Carnies, Cats, and Country Ham

I wanna be a carnie!

Elkhorn Campground here in Frankfort, Kentucky was absolutely crammed to the gills this weekend. We wanted to get a photo, but it wouldn’t have done the scene justice. Hundreds of RVs packed into every possible site, overflowing next to the camp host’s house, and parked randomly near the pavillion plus any other nooks and crannies that one could squeeze a trailer in.

Especially interesting was the trailer parked next to us which had multiple entry doors with numbers over them, each seeming to lead to an individual compartment and people were coming and going at very odd hours. They also seemed to know folks at lots of the other sites and referred to themselves as a family who looked out for one another. At first we couldn’t figure it out. Perhaps they were temporary farm or construction workers, but Mom had heard they had just arrived a few days ago.

Then she figured it out - Carnies!!! The County Fair was going on just a mile or so down the road and these folks had arrived the day before it started. That’s not a trailer, it’s a carnie bunkhouse!

I can’t wait to see them all, we’re gonna have a free show right here, come on over for the big free show! Gather around the windows and watch!

There gonna bring out the Fire Eater, the Snake Girl, the Indonesian midgets … just keep watching the doorways … I’m gonna wake up the Fat Lady, sweet little Tammy from Miami.
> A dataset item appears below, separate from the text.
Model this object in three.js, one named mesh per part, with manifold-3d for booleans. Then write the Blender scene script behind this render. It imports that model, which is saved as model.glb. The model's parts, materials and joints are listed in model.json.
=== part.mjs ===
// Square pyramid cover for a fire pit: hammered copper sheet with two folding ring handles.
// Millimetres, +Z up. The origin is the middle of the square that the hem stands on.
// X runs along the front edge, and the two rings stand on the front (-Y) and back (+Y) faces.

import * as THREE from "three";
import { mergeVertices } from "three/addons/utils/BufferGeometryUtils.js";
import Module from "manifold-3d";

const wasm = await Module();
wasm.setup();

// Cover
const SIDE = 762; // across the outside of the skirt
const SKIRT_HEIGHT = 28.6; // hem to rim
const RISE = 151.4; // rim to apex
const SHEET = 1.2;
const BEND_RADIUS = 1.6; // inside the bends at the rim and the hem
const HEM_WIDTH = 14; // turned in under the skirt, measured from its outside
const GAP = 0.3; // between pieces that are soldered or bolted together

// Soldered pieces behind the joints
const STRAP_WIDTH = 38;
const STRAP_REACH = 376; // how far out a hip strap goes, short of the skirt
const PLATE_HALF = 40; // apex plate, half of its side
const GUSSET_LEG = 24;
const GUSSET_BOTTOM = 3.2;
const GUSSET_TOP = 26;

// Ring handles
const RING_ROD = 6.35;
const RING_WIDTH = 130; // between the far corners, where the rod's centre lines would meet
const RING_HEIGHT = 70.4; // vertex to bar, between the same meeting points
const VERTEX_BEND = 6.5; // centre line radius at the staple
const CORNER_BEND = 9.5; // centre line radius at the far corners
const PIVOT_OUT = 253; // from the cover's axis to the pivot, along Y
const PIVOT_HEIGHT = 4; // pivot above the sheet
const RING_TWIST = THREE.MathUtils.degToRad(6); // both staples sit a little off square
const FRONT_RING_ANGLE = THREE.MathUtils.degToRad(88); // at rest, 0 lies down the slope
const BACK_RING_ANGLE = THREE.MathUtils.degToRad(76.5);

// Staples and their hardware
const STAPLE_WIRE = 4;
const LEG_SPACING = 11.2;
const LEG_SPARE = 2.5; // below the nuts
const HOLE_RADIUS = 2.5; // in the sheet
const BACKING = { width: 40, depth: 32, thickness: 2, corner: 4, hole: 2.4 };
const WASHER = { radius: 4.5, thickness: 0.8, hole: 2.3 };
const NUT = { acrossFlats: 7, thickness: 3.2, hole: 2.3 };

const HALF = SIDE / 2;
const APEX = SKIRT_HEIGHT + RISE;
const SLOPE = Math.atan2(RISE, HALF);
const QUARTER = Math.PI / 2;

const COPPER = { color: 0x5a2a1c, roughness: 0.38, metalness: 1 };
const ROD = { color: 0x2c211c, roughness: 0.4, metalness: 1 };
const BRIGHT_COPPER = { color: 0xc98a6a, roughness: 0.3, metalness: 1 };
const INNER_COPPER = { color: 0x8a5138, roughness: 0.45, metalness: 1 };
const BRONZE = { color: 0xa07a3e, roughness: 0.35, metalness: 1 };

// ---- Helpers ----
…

It takes four men to hug her and a boxcar to lug her. Can the Viking Giant fit in there? He stands nine feet seven inches tall, weights six hundred and sixty three pounds and has a hand the size of a country ham! I think I smell the Princess of Fire, oh wait that’s just Ree, too much caribou. Anyway this is gonna be great!

Sure enough, towards the end of the fair we did see them wearing ID badges and logo’d polo shirts and carting fair prizes back and forth, like live rabbits! I don’t think we had any of the real talent here in the park just some A&S; men, thats age and scale operator for you non-carnies.
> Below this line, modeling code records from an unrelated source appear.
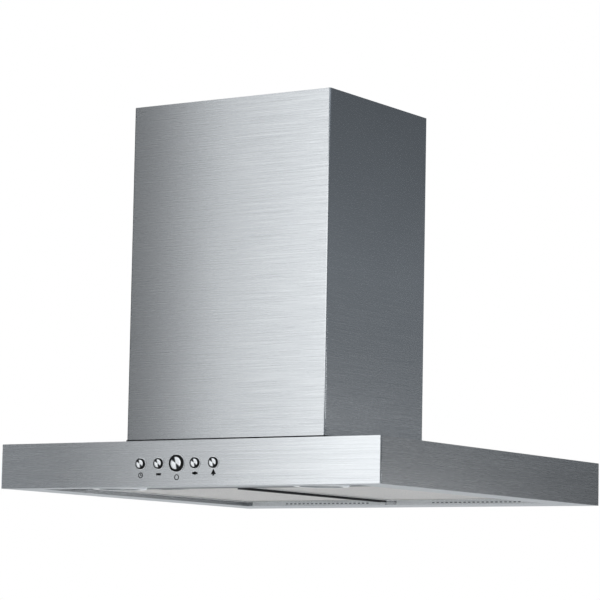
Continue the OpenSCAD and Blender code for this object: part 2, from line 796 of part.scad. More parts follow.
// Rolled bell mouth that leads the air into the wheel
module inlet_ring(y0, facing) color("silver") hung() {
    lip_steps = 6;
    t = inlet_ring_t;
    translate([wheel_x, y0, wheel_z]) rotate([-90 * facing, 0, 0]) rotate_extrude($fn = round_fn)
        polygon(concat(
            [[inlet_r, -t - scroll_t * half], [inlet_r, 0]],
            [for (i = [0:lip_steps]) let (a = 90 * i / lip_steps)
                [inlet_r + (inlet_ring_lip - t) * (1 - cos(a)), (inlet_ring_lip - t) * sin(a)]],
            [[inlet_r + inlet_ring_lip, inlet_ring_lip - t],
             [inlet_r + inlet_ring_lip, inlet_ring_lip - 2 * t],
             [inlet_r + inlet_ring_lip - t, inlet_ring_lip - 2 * t],
             [inlet_r + t + t * half, t * half], [inlet_r + 2 * t, 0],
             [inlet_r + t, 0], [inlet_r + t, -t - scroll_t * half]]));
}

module motor() color("dimgray") hung() {
    y0 = chimney_mid_y + disc_t * half + motor_disc_gap;
    spider_y = scroll_rear_y + spider_stand;
    difference() {
        union() {
            turned_y(wheel_x, wheel_z, y0) polygon([
                [0, 0], [motor_r - motor_cap_drop, 0], [motor_r, motor_cap_len],
                [motor_r, motor_len - motor_cap_len], [motor_r - motor_cap_drop, motor_len],
                [0, motor_len]]);
            along_y(wheel_x, wheel_z, spider_y + spider_t, spider_y + spider_t + motor_flange_t,
                    motor_flange_r);
        }
        along_y(wheel_x, wheel_z, y0 - cut, y0 + shaft_into_motor + bearing_gap, shaft_r + bearing_gap,
                small_fn);
    }
}

module motor_spider() color("silver") hung() {
    y0 = scroll_rear_y + spider_stand;
    difference() {
        union() {
            along_y(wheel_x, wheel_z, y0, y0 + spider_t, motor_flange_r);
            for (i = [0:spider_arms - 1])
                translate([wheel_x, y0 + spider_t, wheel_z]) rotate([90, 0, 0]) linear_extrude(spider_t)
                    rotate(90 + i * 360 / spider_arms) {
                        translate([motor_r + 2 * core_gap, -spider_arm_w * half])
                            square([spider_post_at - motor_r, spider_arm_w]);
                    }
            at_spider_posts() {
                along_y(0, 0, scroll_rear_y, y0 + spider_t * half, spider_post_r, small_fn);
                along_y(0, 0, y0, y0 + spider_t, spider_boss_r, small_fn);
            }
        }
        along_y(wheel_x, wheel_z, y0 - cut, y0 + spider_t + cut, motor_r + core_gap);
    }
}

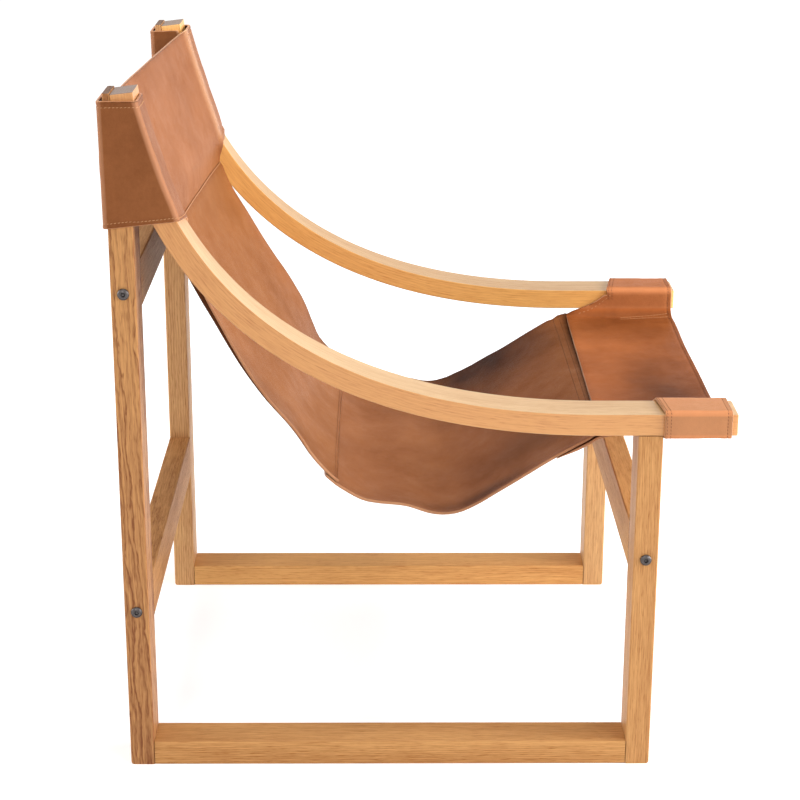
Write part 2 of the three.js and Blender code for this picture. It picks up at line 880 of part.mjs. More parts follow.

The only excitement, other then the visual treat, they provided was that they traveled with a cat. We found this out when we were awakened by a bizarre noise on top of our coach in the middle of the night. Ree woofed a warning and Mom peeked out the bedroom window to see the door of the lady carnie’s compartment open up and a cat scramble in.
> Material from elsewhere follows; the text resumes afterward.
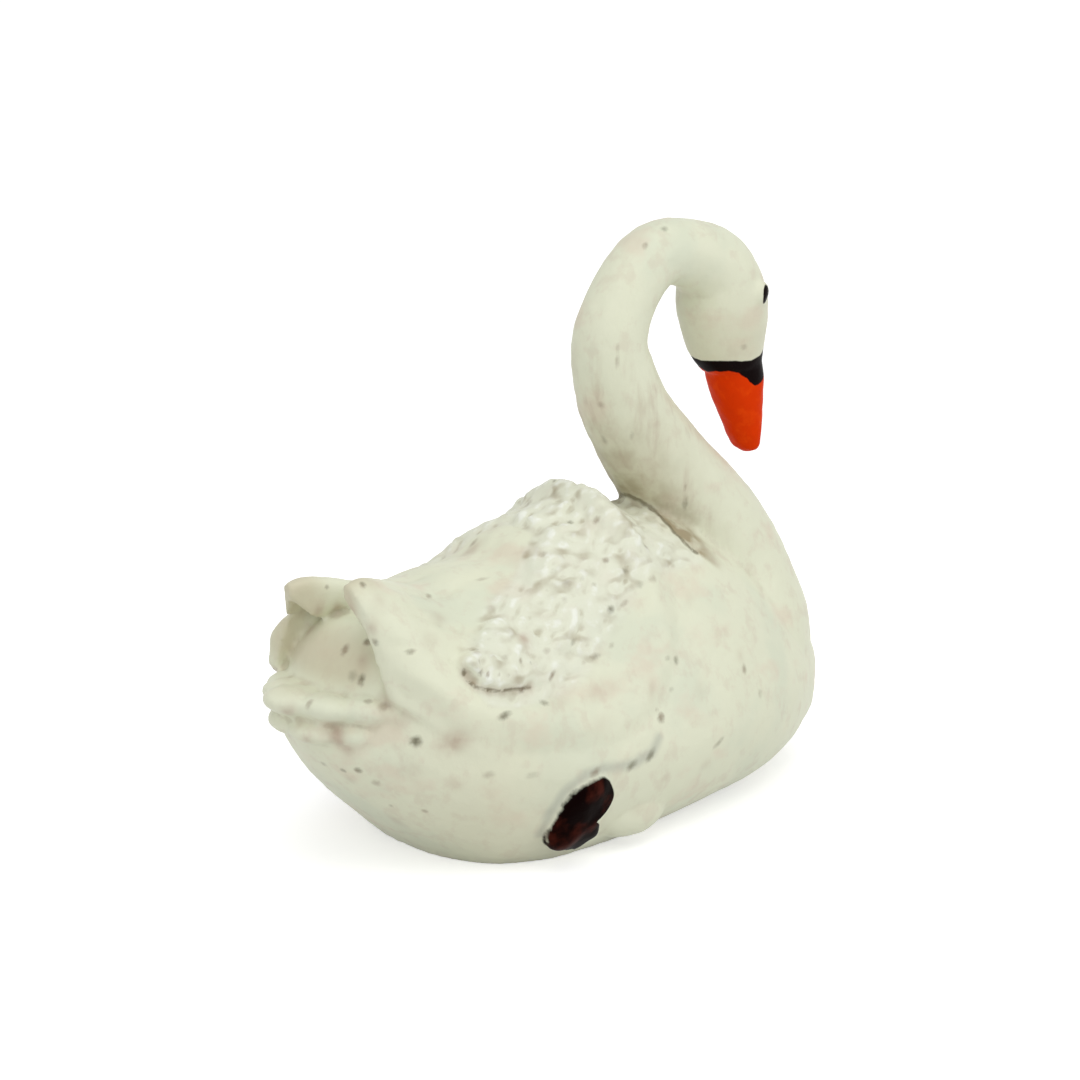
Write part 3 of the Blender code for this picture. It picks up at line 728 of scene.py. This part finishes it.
# %% Painted shadow lines where forms meet: neck on mantle, wing tip feathers, thigh; painted shade at the neck root and in the hollow between the wing tips
TIP_LINE = (
    (-23, -11.3, 22.9), (-23.4, -11.8, 21.6), (-22.7, -12.5, 20.5), (-21.3, -13.2, 20),
    (-19.1, -13.6, 19.7), (-16.6, -13.8, 19.4),
)
THIGH_LINE = (
    (-2.8, -17.7, 12), (-3.8, -17.9, 10.8), (-6.3, -17.9, 10.1), (-10.1, -17.6, 10.5),
    (-12.4, -17.5, 10.2), (-14.7, -17, 9), (-16.1, -16.2, 6.9), (-16.3, -15.1, 4.3),
)
folded = points * (1, 0, 1) - np.abs(points) * (0, 1, 0)


def line_distance(stations):
    """Least distance to the straight pieces between stations; both flanks count as one."""
    corners = np.array(stations) / 1000
    nearest = np.full(len(points), 1.0)
    for a, b in zip(corners[:-1], corners[1:]):
        t = np.clip((folded - a) @ (b - a) / ((b - a) @ (b - a)), 0, 1)
        away = folded - a - t[:, None] * (b - a)
        nearest = np.minimum(nearest, np.linalg.norm(away, axis=1))
    return nearest


crease, tip_line, thigh_line = (line_distance(line) for line in (CREASE, TIP_LINE, THIGH_LINE))
on_neck = step(-0.0002, 0.0003, past_crease(points)) * step(0.024, 0.0255, z)
on_neck = on_neck * step(0.05, 0.042, z)
CREASE_END, END_REACH, CREASE_FADE = (12.4, -6.6, 28.9), 0.0021, 0.0025
crease_end = np.linalg.norm(folded - np.array(CREASE_END) / 1000, axis=1)
behind_neck = 0.3 * bell(0.036, 0.006, z) * step(0.012, 0.007, x)
neck_shade = on_neck * (np.exp(-crease / CREASE_FADE) + behind_neck)
neck_shade = neck_shade + 0.8 * on_neck * bell(0, END_REACH, crease_end)
streaky = on_neck * step(0.02, 0.011, x)
# Each row: x, y and z of a place given painted shade, its reach, all in mm, and its strength.
SHADED_PLACES = (
    (22.5, -3.5, 46.3, 4.5, 0.55), (8.5, -2.5, 35, 5, 0.5), (-20, -13, 6, 9, 0.4),
)
# Painted shade: a beige darkening in the hollow between the wing tips and around the listed places.
painted_shade = step(-0.0275, -0.0305, x) * step(0.0195, 0.0215, z)
painted_shade = painted_shade * step(0.0085, 0.006, np.abs(y - 0.0015))
for *place, reach, strength in SHADED_PLACES:
    away = np.linalg.norm(folded * 1000 - place, axis=1)
    painted_shade = np.maximum(painted_shade, strength * bell(0, reach, away))
near_lines = [int((line < 0.0003).sum()) for line in (crease, tip_line, thigh_line)]
print("vertices on dark lines:", near_lines)

# %% Everything stored on the skin, one number per vertex under a name the material reads
kept = dict(
    hollow_fine=hollow_fine, hollow_broad=hollow_broad, black_border=black_top * 1000,
    orange_border=orange_top * 1000, eye_border=eye_border * 1000,
    foot_border=foot_border * 1000, neck_shade=neck_shade, feathered=feathered, pit=pit,
    pit_depth=pit_depth, stain_and_shade=stain_and_shade, painted_shade=painted_shade, streaky=streaky, crease=crease * 1000,
    tip_line=tip_line * 1000, thigh_line=thigh_line * 1000,
)
for name, values in kept.items():
    attribute = fused.attributes.new(name, "FLOAT", "POINT")
    attribute.data.foreach_set("value", values.astype(np.float32))
fused.polygons.foreach_set("use_smooth", [True] * len(fused.polygons))
print("attributes:", [a.name for a in fused.attributes if a.data_type == "FLOAT"])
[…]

Today we got to help them find the cat. The lady and another carnie were wandering around the campground, looking under RVs, including ours, for about an hour after they’d hooked up to pull out. When they brought out the garden hose and started spraying into the wheel wells, Dad figured out the cat was missing and had a sneaking suspicion he knew exactly where it was. So he goes outside, opens up the engine compartment of our coach, and sure enough there’s a cat perched atop the Cummins ISM450 staring back at everyone. They were very impressed and offered him a job as an A&S; man but he declined. Something about it affecting his golf swing.

We were also reminded how cool it is when Mom goes grocery shopping when she’s hungry. Besides the lactose-reduced milk, TP, and calorie-free seltzer on her list, she took inspiration from that fine southern gal Paula Deen and brought back the fixin’s for a hearty breakfast of buttermilk biscuits and country ham.

While we have tortilla and salsa aisles in Texas and New York has the spaghetti and tomato sauce shelves, Kentucky Krogers have a whole kiosk dedicated to country ham. There’s whole hams, ham steaks, sandwich slices, ham salad, and what we now have a package of, biscuit slices!.

Guess what we had for breakfast??? BUUUUUURRRRRPPPPPPP!